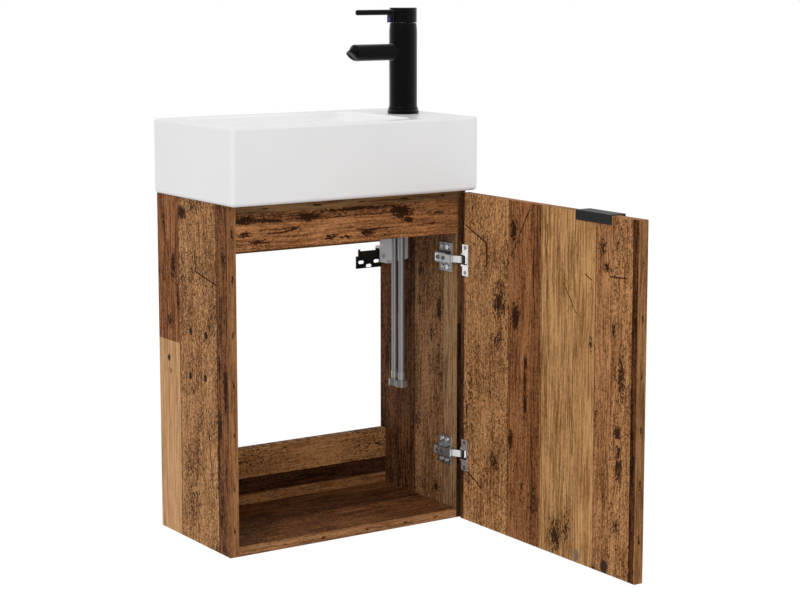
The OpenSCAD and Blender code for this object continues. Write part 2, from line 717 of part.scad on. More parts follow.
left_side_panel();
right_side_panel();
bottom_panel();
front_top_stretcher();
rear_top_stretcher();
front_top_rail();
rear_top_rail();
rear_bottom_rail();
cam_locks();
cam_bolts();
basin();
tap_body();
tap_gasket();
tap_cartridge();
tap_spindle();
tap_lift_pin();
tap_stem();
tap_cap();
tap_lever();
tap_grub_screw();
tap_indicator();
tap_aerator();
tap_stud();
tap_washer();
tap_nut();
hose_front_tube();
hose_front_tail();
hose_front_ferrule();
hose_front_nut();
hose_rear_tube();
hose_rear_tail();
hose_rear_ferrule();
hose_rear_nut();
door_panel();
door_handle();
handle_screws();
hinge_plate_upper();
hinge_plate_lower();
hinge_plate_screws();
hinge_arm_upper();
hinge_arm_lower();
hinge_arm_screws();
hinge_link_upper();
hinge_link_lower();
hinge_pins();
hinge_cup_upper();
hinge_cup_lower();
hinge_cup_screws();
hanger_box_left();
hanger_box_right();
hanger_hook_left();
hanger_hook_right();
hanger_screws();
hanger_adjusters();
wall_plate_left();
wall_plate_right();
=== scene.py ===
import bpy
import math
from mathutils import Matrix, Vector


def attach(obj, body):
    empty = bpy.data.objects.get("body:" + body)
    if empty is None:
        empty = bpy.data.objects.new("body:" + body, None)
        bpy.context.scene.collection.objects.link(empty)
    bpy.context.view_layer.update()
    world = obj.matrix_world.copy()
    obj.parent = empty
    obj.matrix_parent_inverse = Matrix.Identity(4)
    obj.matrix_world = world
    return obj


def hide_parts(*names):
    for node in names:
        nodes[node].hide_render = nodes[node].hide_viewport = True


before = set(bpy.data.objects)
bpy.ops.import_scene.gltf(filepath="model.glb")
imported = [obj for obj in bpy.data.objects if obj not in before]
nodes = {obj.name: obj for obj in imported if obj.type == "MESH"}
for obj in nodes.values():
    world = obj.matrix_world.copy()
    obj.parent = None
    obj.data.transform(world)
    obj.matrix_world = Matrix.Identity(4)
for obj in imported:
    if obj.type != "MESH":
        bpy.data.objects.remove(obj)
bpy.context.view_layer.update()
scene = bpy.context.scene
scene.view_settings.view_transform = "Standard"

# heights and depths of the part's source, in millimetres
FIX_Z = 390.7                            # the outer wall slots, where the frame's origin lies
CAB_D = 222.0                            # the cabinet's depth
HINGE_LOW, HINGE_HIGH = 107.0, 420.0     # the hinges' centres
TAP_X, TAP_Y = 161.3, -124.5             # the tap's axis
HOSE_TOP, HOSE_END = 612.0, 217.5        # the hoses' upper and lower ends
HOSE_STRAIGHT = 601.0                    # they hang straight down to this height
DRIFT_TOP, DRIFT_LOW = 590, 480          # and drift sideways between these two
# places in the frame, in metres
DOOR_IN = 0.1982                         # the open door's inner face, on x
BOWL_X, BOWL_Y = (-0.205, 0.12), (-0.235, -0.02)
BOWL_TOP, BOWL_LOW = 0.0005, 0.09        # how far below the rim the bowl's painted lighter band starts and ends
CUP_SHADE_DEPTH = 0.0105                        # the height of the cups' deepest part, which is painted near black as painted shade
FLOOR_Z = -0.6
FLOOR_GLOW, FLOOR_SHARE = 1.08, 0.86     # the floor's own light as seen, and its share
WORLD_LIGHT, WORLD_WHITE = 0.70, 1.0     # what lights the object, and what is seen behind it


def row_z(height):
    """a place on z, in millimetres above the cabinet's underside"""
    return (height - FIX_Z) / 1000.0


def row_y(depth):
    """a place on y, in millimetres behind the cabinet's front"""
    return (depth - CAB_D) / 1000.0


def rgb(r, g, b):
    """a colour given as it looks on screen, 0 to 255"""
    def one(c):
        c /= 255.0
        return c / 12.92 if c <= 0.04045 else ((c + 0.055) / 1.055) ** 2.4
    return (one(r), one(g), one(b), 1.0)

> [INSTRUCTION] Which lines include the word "context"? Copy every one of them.

> [TASK SOLUTION]
        bpy.context.scene.collection.objects.link(empty)
    bpy.context.view_layer.update()
bpy.context.view_layer.update()
scene = bpy.context.scene